> Instructions for the task: Output the full material exactly as it appears here.

* begin Information supplied *

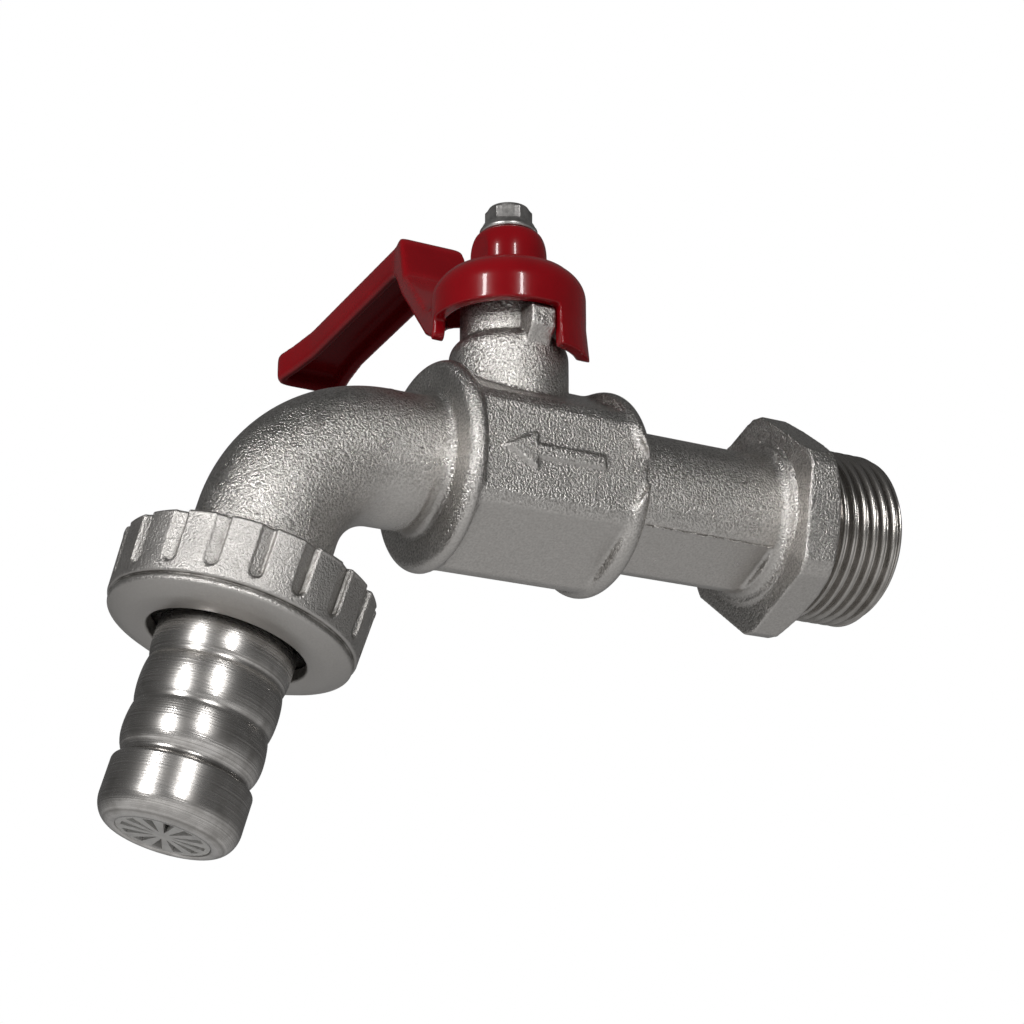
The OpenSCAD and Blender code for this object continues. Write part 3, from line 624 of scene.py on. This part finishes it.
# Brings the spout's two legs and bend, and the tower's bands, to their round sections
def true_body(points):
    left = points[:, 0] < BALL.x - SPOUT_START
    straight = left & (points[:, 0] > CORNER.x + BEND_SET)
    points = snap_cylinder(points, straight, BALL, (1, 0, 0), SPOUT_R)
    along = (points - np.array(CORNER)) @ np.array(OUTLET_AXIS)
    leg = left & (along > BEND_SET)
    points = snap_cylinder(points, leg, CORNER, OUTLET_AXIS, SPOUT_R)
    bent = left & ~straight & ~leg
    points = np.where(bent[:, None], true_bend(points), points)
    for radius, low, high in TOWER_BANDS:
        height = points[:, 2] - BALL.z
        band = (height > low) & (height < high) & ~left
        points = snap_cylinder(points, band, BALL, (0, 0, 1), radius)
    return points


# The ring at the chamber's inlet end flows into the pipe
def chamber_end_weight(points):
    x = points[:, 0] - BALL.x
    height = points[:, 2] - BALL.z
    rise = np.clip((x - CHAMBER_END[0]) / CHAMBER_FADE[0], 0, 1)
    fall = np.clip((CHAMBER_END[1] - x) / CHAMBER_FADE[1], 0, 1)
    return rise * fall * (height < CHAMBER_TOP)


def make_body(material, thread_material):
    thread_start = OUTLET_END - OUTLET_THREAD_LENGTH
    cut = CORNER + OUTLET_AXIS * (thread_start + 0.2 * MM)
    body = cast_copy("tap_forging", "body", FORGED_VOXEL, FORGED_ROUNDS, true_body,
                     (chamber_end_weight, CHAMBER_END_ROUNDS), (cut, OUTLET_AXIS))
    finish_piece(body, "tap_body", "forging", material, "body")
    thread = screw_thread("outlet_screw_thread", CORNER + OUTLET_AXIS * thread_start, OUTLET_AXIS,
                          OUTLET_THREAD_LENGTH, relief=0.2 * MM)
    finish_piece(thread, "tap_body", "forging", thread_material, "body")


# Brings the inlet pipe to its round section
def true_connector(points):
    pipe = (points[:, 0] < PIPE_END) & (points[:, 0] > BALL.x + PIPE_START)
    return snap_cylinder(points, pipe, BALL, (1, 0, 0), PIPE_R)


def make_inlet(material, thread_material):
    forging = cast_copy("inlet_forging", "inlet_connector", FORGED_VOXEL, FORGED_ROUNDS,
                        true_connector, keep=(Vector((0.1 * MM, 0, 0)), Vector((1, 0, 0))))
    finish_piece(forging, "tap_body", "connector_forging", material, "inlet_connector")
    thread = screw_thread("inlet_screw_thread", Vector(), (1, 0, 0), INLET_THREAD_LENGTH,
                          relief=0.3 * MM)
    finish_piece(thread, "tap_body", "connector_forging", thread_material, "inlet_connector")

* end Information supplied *

> Output:
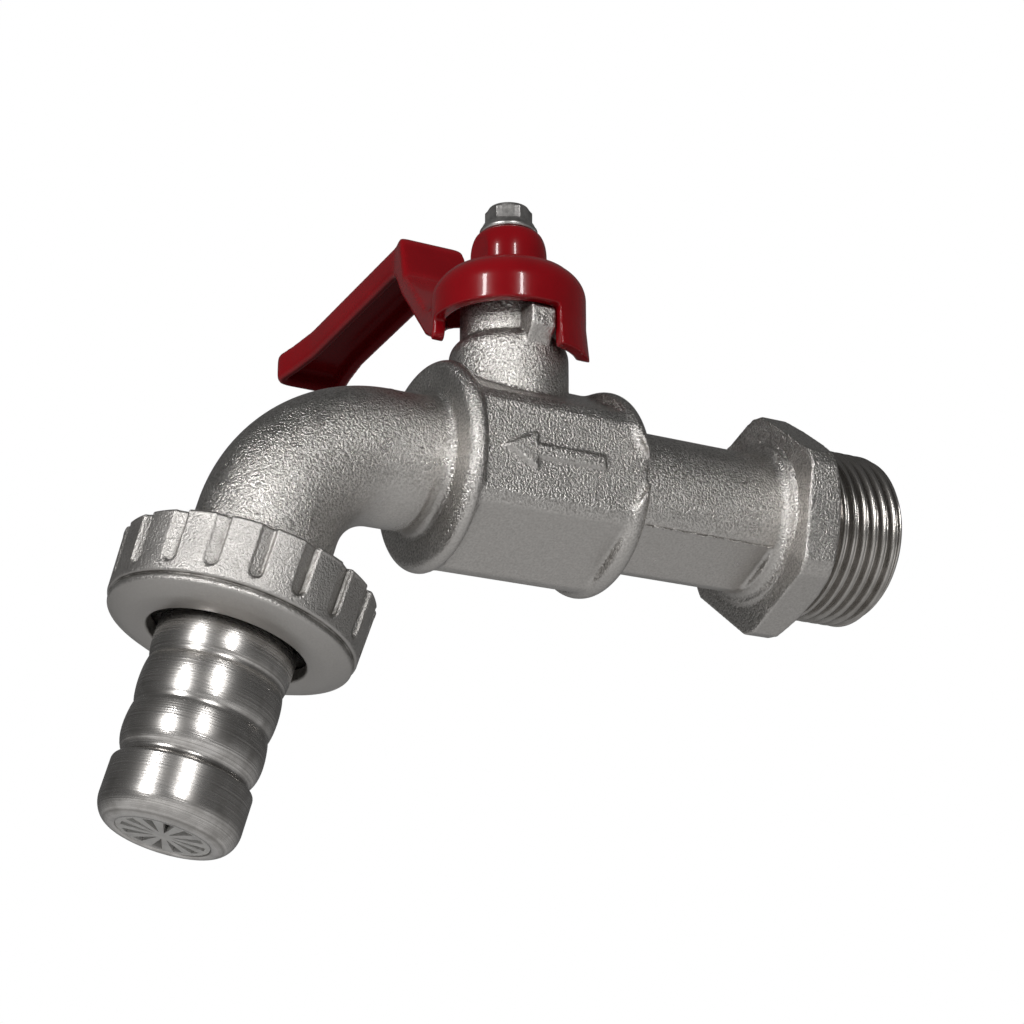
The OpenSCAD and Blender code for this object continues. Write part 3, from line 624 of scene.py on. This part finishes it.
# Brings the spout's two legs and bend, and the tower's bands, to their round sections
def true_body(points):
    left = points[:, 0] < BALL.x - SPOUT_START
    straight = left & (points[:, 0] > CORNER.x + BEND_SET)
    points = snap_cylinder(points, straight, BALL, (1, 0, 0), SPOUT_R)
    along = (points - np.array(CORNER)) @ np.array(OUTLET_AXIS)
    leg = left & (along > BEND_SET)
    points = snap_cylinder(points, leg, CORNER, OUTLET_AXIS, SPOUT_R)
    bent = left & ~straight & ~leg
    points = np.where(bent[:, None], true_bend(points), points)
    for radius, low, high in TOWER_BANDS:
        height = points[:, 2] - BALL.z
        band = (height > low) & (height < high) & ~left
        points = snap_cylinder(points, band, BALL, (0, 0, 1), radius)
    return points


# The ring at the chamber's inlet end flows into the pipe
def chamber_end_weight(points):
    x = points[:, 0] - BALL.x
    height = points[:, 2] - BALL.z
    rise = np.clip((x - CHAMBER_END[0]) / CHAMBER_FADE[0], 0, 1)
    fall = np.clip((CHAMBER_END[1] - x) / CHAMBER_FADE[1], 0, 1)
    return rise * fall * (height < CHAMBER_TOP)


def make_body(material, thread_material):
    thread_start = OUTLET_END - OUTLET_THREAD_LENGTH
    cut = CORNER + OUTLET_AXIS * (thread_start + 0.2 * MM)
    body = cast_copy("tap_forging", "body", FORGED_VOXEL, FORGED_ROUNDS, true_body,
                     (chamber_end_weight, CHAMBER_END_ROUNDS), (cut, OUTLET_AXIS))
    finish_piece(body, "tap_body", "forging", material, "body")
    thread = screw_thread("outlet_screw_thread", CORNER + OUTLET_AXIS * thread_start, OUTLET_AXIS,
                          OUTLET_THREAD_LENGTH, relief=0.2 * MM)
    finish_piece(thread, "tap_body", "forging", thread_material, "body")


# Brings the inlet pipe to its round section
def true_connector(points):
    pipe = (points[:, 0] < PIPE_END) & (points[:, 0] > BALL.x + PIPE_START)
    return snap_cylinder(points, pipe, BALL, (1, 0, 0), PIPE_R)


def make_inlet(material, thread_material):
    forging = cast_copy("inlet_forging", "inlet_connector", FORGED_VOXEL, FORGED_ROUNDS,
                        true_connector, keep=(Vector((0.1 * MM, 0, 0)), Vector((1, 0, 0))))
    finish_piece(forging, "tap_body", "connector_forging", material, "inlet_connector")
    thread = screw_thread("inlet_screw_thread", Vector(), (1, 0, 0), INLET_THREAD_LENGTH,
                          relief=0.3 * MM)
    finish_piece(thread, "tap_body", "connector_forging", thread_material, "inlet_connector")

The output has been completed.